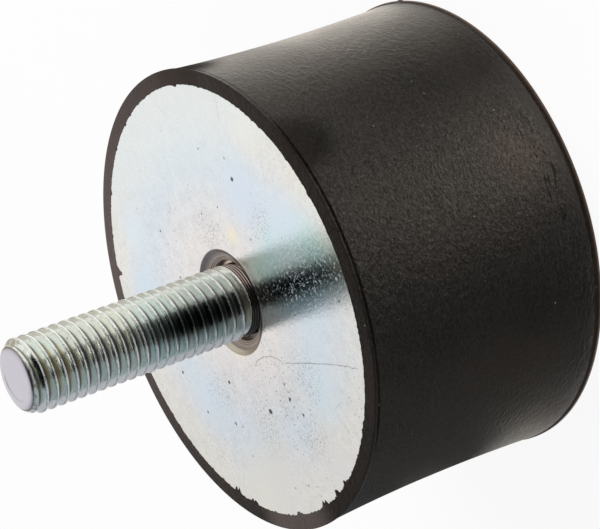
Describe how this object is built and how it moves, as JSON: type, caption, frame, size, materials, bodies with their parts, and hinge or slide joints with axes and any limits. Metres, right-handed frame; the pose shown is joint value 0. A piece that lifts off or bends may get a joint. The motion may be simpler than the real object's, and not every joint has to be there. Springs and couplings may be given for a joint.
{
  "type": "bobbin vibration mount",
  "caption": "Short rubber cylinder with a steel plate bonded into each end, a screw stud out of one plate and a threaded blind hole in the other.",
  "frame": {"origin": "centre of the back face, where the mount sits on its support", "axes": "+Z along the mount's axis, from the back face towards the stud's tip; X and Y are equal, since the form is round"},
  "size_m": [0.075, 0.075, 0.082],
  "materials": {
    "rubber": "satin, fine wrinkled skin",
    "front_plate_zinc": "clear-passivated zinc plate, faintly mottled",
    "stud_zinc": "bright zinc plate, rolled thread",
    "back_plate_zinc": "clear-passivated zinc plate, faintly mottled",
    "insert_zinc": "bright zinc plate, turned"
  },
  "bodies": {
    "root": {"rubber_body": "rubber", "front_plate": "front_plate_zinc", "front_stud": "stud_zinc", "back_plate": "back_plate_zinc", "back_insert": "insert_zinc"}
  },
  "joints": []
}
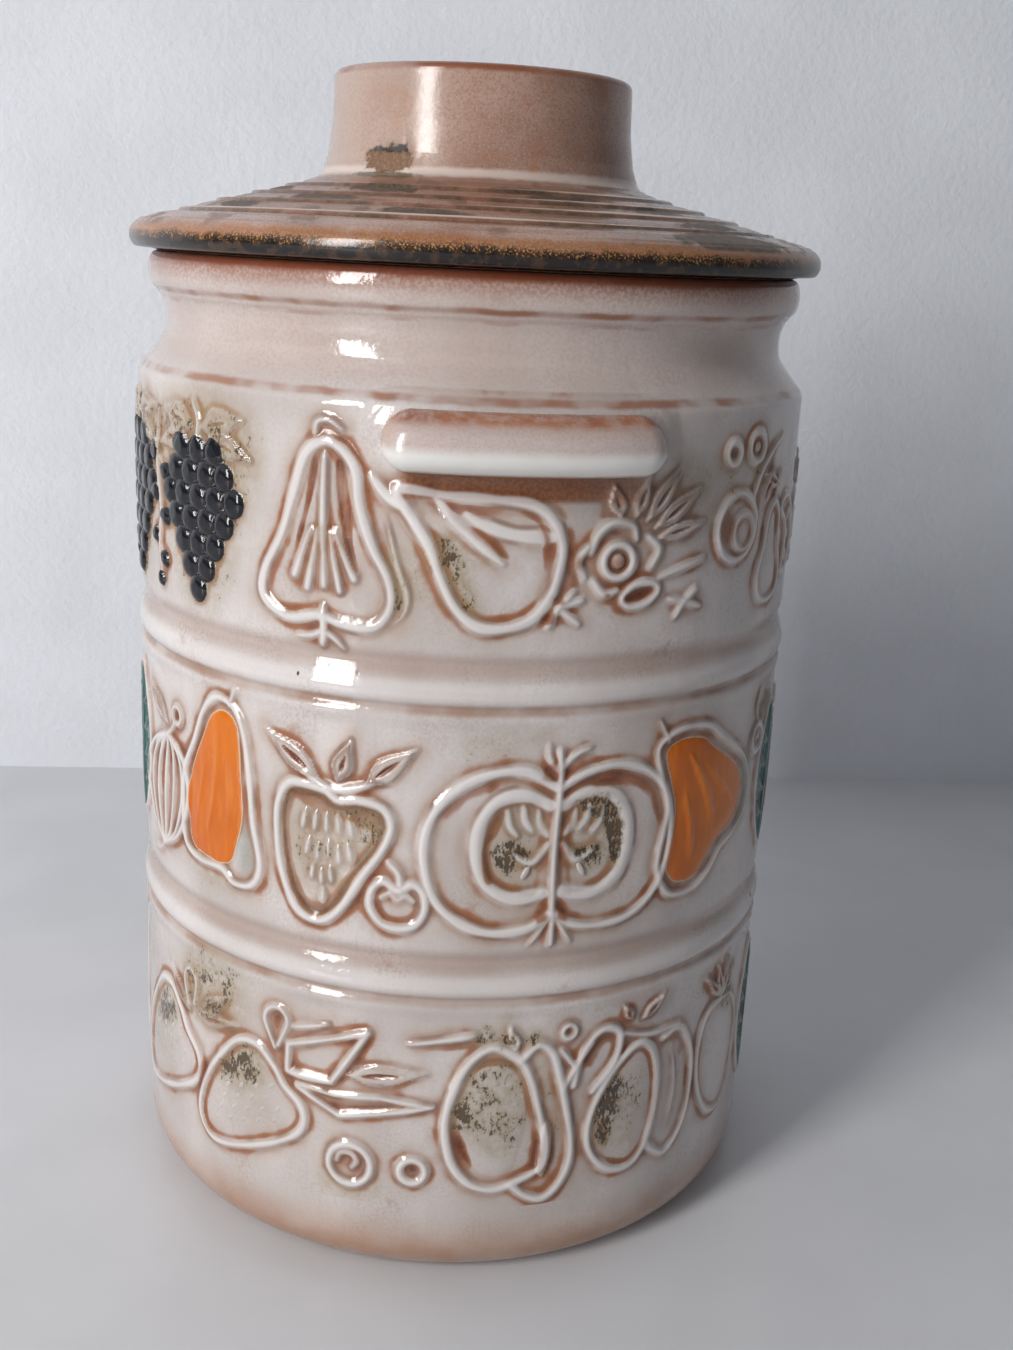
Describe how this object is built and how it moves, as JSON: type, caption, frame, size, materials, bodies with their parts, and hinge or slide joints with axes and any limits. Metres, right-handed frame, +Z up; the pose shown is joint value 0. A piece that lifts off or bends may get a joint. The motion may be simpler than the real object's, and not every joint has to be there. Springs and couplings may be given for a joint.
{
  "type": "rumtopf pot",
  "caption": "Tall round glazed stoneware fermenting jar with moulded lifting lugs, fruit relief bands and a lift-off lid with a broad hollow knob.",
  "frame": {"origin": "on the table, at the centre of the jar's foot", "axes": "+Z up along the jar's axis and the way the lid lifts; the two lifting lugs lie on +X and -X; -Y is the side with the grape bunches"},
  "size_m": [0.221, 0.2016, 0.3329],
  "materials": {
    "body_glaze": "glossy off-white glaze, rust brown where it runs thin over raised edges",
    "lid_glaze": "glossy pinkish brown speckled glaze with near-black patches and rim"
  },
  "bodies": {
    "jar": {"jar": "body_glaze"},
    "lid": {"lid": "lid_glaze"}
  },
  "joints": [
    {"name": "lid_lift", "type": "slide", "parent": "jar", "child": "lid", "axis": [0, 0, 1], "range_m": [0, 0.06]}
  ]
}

==========

:: Problem to solve ::
Every line above should be written out again exactly as it stands.

:: Written solution ::
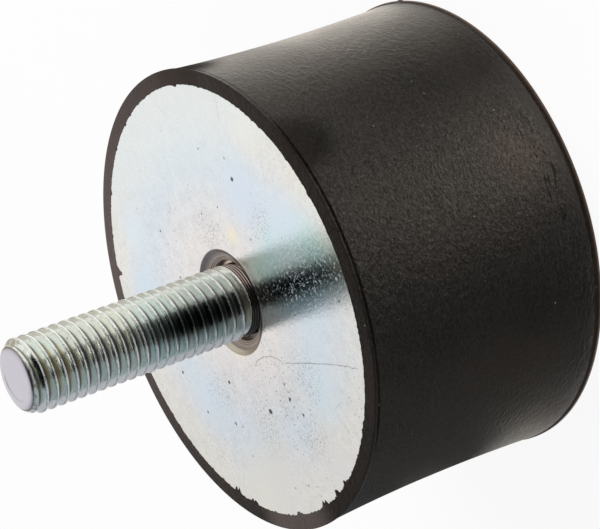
Describe how this object is built and how it moves, as JSON: type, caption, frame, size, materials, bodies with their parts, and hinge or slide joints with axes and any limits. Metres, right-handed frame; the pose shown is joint value 0. A piece that lifts off or bends may get a joint. The motion may be simpler than the real object's, and not every joint has to be there. Springs and couplings may be given for a joint.
{
  "type": "bobbin vibration mount",
  "caption": "Short rubber cylinder with a steel plate bonded into each end, a screw stud out of one plate and a threaded blind hole in the other.",
  "frame": {"origin": "centre of the back face, where the mount sits on its support", "axes": "+Z along the mount's axis, from the back face towards the stud's tip; X and Y are equal, since the form is round"},
  "size_m": [0.075, 0.075, 0.082],
  "materials": {
    "rubber": "satin, fine wrinkled skin",
    "front_plate_zinc": "clear-passivated zinc plate, faintly mottled",
    "stud_zinc": "bright zinc plate, rolled thread",
    "back_plate_zinc": "clear-passivated zinc plate, faintly mottled",
    "insert_zinc": "bright zinc plate, turned"
  },
  "bodies": {
    "root": {"rubber_body": "rubber", "front_plate": "front_plate_zinc", "front_stud": "stud_zinc", "back_plate": "back_plate_zinc", "back_insert": "insert_zinc"}
  },
  "joints": []
}
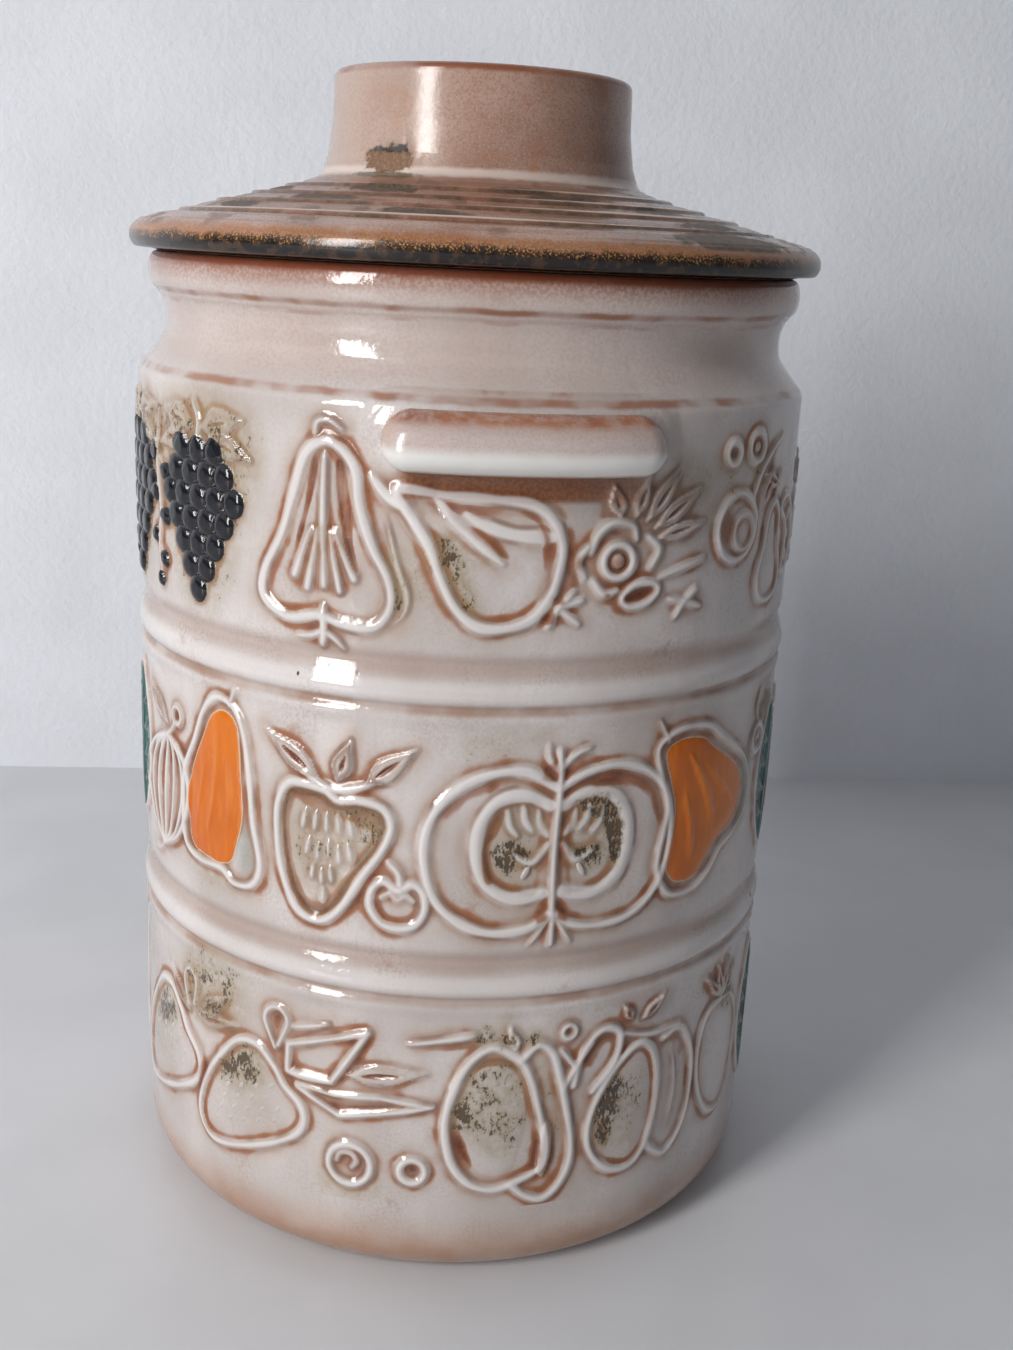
Describe how this object is built and how it moves, as JSON: type, caption, frame, size, materials, bodies with their parts, and hinge or slide joints with axes and any limits. Metres, right-handed frame, +Z up; the pose shown is joint value 0. A piece that lifts off or bends may get a joint. The motion may be simpler than the real object's, and not every joint has to be there. Springs and couplings may be given for a joint.
{
  "type": "rumtopf pot",
  "caption": "Tall round glazed stoneware fermenting jar with moulded lifting lugs, fruit relief bands and a lift-off lid with a broad hollow knob.",
  "frame": {"origin": "on the table, at the centre of the jar's foot", "axes": "+Z up along the jar's axis and the way the lid lifts; the two lifting lugs lie on +X and -X; -Y is the side with the grape bunches"},
  "size_m": [0.221, 0.2016, 0.3329],
  "materials": {
    "body_glaze": "glossy off-white glaze, rust brown where it runs thin over raised edges",
    "lid_glaze": "glossy pinkish brown speckled glaze with near-black patches and rim"
  },
  "bodies": {
    "jar": {"jar": "body_glaze"},
    "lid": {"lid": "lid_glaze"}
  },
  "joints": [
    {"name": "lid_lift", "type": "slide", "parent": "jar", "child": "lid", "axis": [0, 0, 1], "range_m": [0, 0.06]}
  ]
}